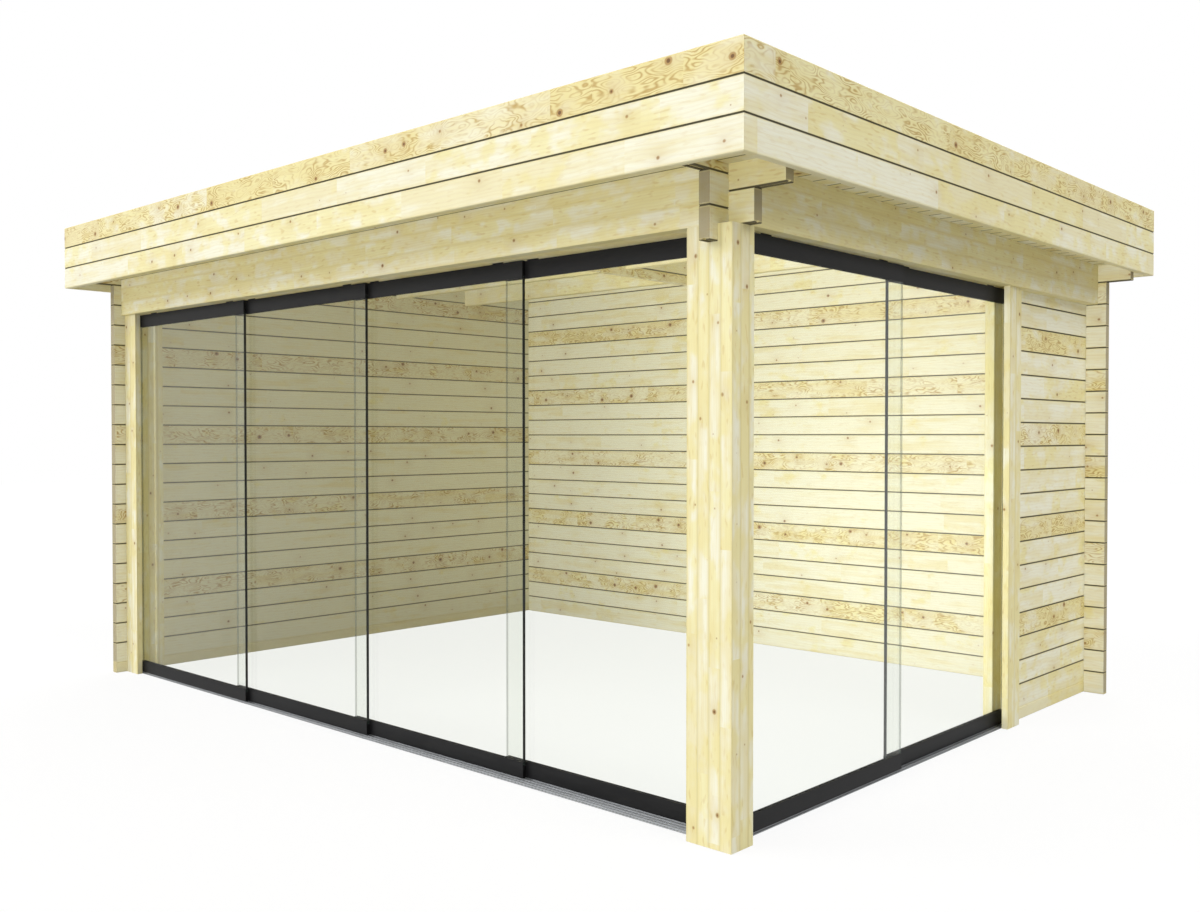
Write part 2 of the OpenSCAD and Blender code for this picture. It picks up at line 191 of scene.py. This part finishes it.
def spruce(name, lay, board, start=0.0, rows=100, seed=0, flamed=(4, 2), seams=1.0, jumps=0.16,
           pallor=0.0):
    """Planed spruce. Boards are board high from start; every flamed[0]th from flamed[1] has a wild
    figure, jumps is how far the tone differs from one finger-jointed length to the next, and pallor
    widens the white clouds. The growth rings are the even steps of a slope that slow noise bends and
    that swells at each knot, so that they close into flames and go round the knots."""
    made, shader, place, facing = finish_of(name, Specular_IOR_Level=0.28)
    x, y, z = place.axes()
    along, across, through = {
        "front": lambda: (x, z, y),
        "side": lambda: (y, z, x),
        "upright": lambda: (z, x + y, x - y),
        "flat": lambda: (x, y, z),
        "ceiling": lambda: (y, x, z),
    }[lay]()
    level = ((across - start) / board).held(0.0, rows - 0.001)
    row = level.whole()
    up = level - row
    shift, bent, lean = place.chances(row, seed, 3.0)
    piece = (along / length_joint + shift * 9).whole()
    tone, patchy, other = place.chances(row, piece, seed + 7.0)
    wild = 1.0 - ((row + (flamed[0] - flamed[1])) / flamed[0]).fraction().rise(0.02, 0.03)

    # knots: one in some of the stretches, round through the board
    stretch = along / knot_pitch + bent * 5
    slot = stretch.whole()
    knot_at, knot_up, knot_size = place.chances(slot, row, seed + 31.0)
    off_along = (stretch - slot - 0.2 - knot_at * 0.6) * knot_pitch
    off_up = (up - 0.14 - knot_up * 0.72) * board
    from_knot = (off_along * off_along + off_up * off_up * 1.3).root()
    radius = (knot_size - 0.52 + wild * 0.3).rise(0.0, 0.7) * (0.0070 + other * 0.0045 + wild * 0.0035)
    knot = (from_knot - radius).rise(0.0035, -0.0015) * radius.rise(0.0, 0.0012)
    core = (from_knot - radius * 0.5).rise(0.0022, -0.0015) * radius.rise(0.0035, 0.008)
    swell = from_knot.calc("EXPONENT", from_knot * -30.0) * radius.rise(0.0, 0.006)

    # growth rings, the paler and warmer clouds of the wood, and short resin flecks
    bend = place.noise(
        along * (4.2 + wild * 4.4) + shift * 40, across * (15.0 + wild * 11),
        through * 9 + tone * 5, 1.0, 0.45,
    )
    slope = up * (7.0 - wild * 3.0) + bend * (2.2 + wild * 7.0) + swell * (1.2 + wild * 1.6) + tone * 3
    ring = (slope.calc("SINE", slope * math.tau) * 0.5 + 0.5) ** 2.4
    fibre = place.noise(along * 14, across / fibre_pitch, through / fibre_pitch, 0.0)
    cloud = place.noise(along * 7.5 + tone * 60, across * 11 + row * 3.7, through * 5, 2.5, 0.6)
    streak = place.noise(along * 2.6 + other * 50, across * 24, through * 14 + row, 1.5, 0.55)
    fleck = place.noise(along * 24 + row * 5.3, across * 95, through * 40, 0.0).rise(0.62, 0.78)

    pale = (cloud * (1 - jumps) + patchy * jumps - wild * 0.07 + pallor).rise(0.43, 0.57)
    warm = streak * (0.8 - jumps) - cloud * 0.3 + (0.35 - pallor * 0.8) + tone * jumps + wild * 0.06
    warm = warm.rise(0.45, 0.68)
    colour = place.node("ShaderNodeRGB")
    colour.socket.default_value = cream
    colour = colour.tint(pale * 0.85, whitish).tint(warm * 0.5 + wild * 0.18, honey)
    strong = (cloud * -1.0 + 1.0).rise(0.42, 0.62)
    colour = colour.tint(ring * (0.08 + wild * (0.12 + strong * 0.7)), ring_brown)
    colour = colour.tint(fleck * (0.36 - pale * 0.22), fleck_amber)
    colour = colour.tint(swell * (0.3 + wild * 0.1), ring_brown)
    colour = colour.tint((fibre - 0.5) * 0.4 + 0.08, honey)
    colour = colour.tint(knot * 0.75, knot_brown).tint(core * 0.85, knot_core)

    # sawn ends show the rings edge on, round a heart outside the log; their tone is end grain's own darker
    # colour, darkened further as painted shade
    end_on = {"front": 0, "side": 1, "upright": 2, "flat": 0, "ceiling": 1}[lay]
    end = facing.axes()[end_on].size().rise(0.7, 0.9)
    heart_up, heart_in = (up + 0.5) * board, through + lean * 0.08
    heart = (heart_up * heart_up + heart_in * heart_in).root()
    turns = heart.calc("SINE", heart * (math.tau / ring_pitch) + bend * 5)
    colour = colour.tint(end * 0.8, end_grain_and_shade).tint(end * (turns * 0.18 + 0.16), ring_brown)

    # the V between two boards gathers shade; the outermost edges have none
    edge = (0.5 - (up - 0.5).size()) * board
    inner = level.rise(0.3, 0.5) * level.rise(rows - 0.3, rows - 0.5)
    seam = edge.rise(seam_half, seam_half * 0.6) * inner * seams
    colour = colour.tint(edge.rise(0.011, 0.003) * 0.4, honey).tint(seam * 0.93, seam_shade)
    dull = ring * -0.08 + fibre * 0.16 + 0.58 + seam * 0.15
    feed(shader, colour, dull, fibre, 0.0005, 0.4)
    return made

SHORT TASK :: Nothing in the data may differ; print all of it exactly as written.

EXPECTED ANSWER ::
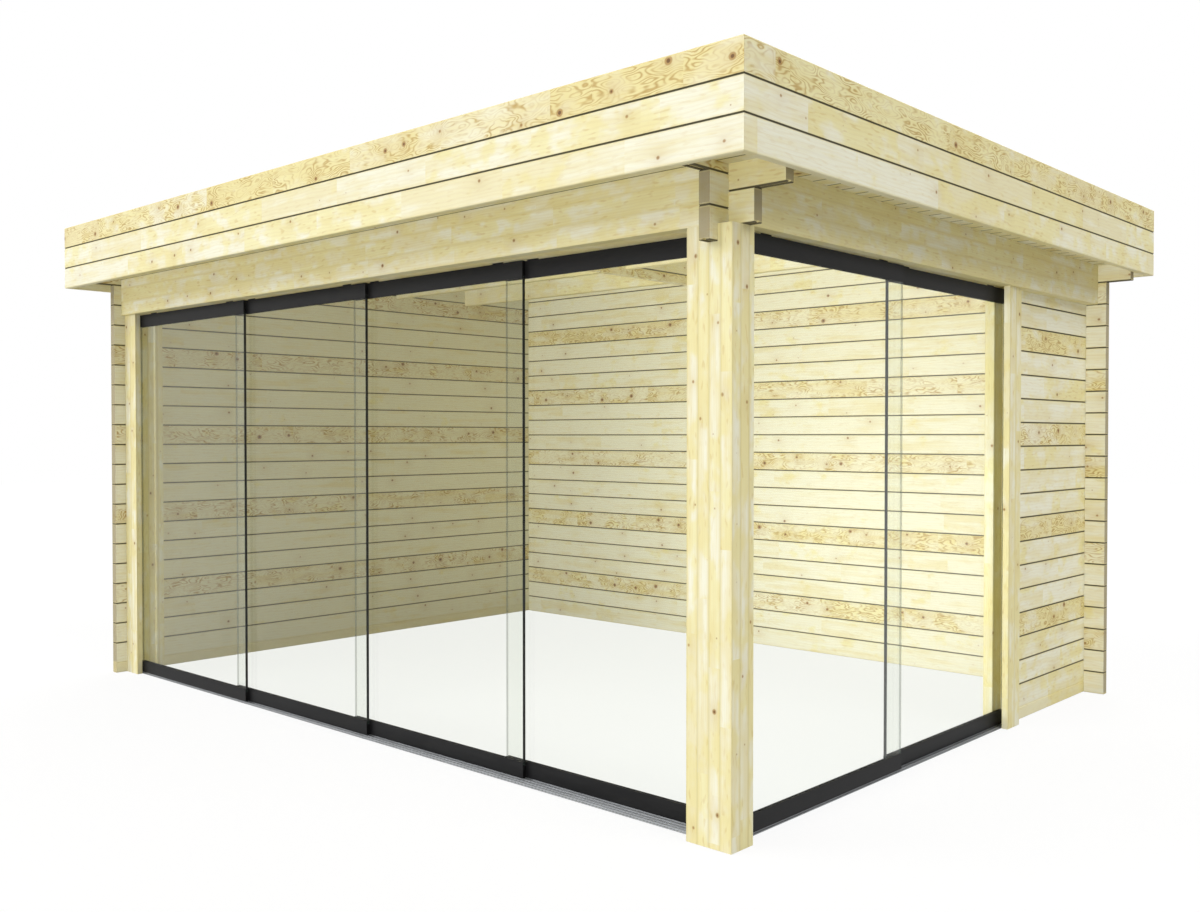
Write part 2 of the OpenSCAD and Blender code for this picture. It picks up at line 191 of scene.py. This part finishes it.
def spruce(name, lay, board, start=0.0, rows=100, seed=0, flamed=(4, 2), seams=1.0, jumps=0.16,
           pallor=0.0):
    """Planed spruce. Boards are board high from start; every flamed[0]th from flamed[1] has a wild
    figure, jumps is how far the tone differs from one finger-jointed length to the next, and pallor
    widens the white clouds. The growth rings are the even steps of a slope that slow noise bends and
    that swells at each knot, so that they close into flames and go round the knots."""
    made, shader, place, facing = finish_of(name, Specular_IOR_Level=0.28)
    x, y, z = place.axes()
    along, across, through = {
        "front": lambda: (x, z, y),
        "side": lambda: (y, z, x),
        "upright": lambda: (z, x + y, x - y),
        "flat": lambda: (x, y, z),
        "ceiling": lambda: (y, x, z),
    }[lay]()
    level = ((across - start) / board).held(0.0, rows - 0.001)
    row = level.whole()
    up = level - row
    shift, bent, lean = place.chances(row, seed, 3.0)
    piece = (along / length_joint + shift * 9).whole()
    tone, patchy, other = place.chances(row, piece, seed + 7.0)
    wild = 1.0 - ((row + (flamed[0] - flamed[1])) / flamed[0]).fraction().rise(0.02, 0.03)

    # knots: one in some of the stretches, round through the board
    stretch = along / knot_pitch + bent * 5
    slot = stretch.whole()
    knot_at, knot_up, knot_size = place.chances(slot, row, seed + 31.0)
    off_along = (stretch - slot - 0.2 - knot_at * 0.6) * knot_pitch
    off_up = (up - 0.14 - knot_up * 0.72) * board
    from_knot = (off_along * off_along + off_up * off_up * 1.3).root()
    radius = (knot_size - 0.52 + wild * 0.3).rise(0.0, 0.7) * (0.0070 + other * 0.0045 + wild * 0.0035)
    knot = (from_knot - radius).rise(0.0035, -0.0015) * radius.rise(0.0, 0.0012)
    core = (from_knot - radius * 0.5).rise(0.0022, -0.0015) * radius.rise(0.0035, 0.008)
    swell = from_knot.calc("EXPONENT", from_knot * -30.0) * radius.rise(0.0, 0.006)

    # growth rings, the paler and warmer clouds of the wood, and short resin flecks
    bend = place.noise(
        along * (4.2 + wild * 4.4) + shift * 40, across * (15.0 + wild * 11),
        through * 9 + tone * 5, 1.0, 0.45,
    )
    slope = up * (7.0 - wild * 3.0) + bend * (2.2 + wild * 7.0) + swell * (1.2 + wild * 1.6) + tone * 3
    ring = (slope.calc("SINE", slope * math.tau) * 0.5 + 0.5) ** 2.4
    fibre = place.noise(along * 14, across / fibre_pitch, through / fibre_pitch, 0.0)
    cloud = place.noise(along * 7.5 + tone * 60, across * 11 + row * 3.7, through * 5, 2.5, 0.6)
    streak = place.noise(along * 2.6 + other * 50, across * 24, through * 14 + row, 1.5, 0.55)
    fleck = place.noise(along * 24 + row * 5.3, across * 95, through * 40, 0.0).rise(0.62, 0.78)

    pale = (cloud * (1 - jumps) + patchy * jumps - wild * 0.07 + pallor).rise(0.43, 0.57)
    warm = streak * (0.8 - jumps) - cloud * 0.3 + (0.35 - pallor * 0.8) + tone * jumps + wild * 0.06
    warm = warm.rise(0.45, 0.68)
    colour = place.node("ShaderNodeRGB")
    colour.socket.default_value = cream
    colour = colour.tint(pale * 0.85, whitish).tint(warm * 0.5 + wild * 0.18, honey)
    strong = (cloud * -1.0 + 1.0).rise(0.42, 0.62)
    colour = colour.tint(ring * (0.08 + wild * (0.12 + strong * 0.7)), ring_brown)
    colour = colour.tint(fleck * (0.36 - pale * 0.22), fleck_amber)
    colour = colour.tint(swell * (0.3 + wild * 0.1), ring_brown)
    colour = colour.tint((fibre - 0.5) * 0.4 + 0.08, honey)
    colour = colour.tint(knot * 0.75, knot_brown).tint(core * 0.85, knot_core)

    # sawn ends show the rings edge on, round a heart outside the log; their tone is end grain's own darker
    # colour, darkened further as painted shade
    end_on = {"front": 0, "side": 1, "upright": 2, "flat": 0, "ceiling": 1}[lay]
    end = facing.axes()[end_on].size().rise(0.7, 0.9)
    heart_up, heart_in = (up + 0.5) * board, through + lean * 0.08
    heart = (heart_up * heart_up + heart_in * heart_in).root()
    turns = heart.calc("SINE", heart * (math.tau / ring_pitch) + bend * 5)
    colour = colour.tint(end * 0.8, end_grain_and_shade).tint(end * (turns * 0.18 + 0.16), ring_brown)

    # the V between two boards gathers shade; the outermost edges have none
    edge = (0.5 - (up - 0.5).size()) * board
    inner = level.rise(0.3, 0.5) * level.rise(rows - 0.3, rows - 0.5)
    seam = edge.rise(seam_half, seam_half * 0.6) * inner * seams
    colour = colour.tint(edge.rise(0.011, 0.003) * 0.4, honey).tint(seam * 0.93, seam_shade)
    dull = ring * -0.08 + fibre * 0.16 + 0.58 + seam * 0.15
    feed(shader, colour, dull, fibre, 0.0005, 0.4)
    return made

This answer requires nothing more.